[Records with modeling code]
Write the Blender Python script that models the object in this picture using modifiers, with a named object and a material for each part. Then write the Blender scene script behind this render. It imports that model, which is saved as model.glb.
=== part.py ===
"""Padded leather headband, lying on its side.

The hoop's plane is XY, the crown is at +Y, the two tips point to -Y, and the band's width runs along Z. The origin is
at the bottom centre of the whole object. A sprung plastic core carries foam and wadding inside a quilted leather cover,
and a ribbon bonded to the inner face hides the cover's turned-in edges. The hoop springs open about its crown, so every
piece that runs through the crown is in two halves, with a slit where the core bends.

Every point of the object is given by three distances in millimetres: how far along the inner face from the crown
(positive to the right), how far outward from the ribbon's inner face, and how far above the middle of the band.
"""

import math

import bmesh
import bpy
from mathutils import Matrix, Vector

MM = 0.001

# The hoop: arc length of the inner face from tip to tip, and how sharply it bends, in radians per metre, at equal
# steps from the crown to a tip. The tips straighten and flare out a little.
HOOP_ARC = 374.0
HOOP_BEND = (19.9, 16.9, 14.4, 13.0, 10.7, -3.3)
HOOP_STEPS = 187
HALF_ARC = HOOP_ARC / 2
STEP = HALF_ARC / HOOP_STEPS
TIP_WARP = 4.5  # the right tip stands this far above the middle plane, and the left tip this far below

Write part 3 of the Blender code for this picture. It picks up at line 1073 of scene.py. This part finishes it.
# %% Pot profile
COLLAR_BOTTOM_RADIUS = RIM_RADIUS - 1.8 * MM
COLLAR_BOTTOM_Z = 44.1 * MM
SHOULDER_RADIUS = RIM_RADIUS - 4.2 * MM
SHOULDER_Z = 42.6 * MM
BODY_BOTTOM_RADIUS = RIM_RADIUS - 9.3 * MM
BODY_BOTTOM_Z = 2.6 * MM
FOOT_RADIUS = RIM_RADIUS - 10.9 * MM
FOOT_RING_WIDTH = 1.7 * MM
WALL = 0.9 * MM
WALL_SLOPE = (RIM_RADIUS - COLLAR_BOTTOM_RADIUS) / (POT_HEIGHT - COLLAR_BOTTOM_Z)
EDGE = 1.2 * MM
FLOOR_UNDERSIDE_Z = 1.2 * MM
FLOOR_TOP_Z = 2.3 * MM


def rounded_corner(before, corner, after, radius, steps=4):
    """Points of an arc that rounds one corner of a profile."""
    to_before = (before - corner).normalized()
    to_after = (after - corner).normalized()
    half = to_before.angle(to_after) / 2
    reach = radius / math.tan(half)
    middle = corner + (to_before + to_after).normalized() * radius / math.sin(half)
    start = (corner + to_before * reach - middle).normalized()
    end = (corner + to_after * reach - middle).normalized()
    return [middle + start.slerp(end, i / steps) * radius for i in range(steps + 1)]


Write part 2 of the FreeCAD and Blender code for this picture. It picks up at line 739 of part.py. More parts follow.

# Short task:
Write out exactly the lines from the start of the material through the line with "on its side.". No other output is expected.

# Solution below:
Write the Blender Python script that models the object in this picture using modifiers, with a named object and a material for each part. Then write the Blender scene script behind this render. It imports that model, which is saved as model.glb.
=== part.py ===
"""Padded leather headband, lying on its side.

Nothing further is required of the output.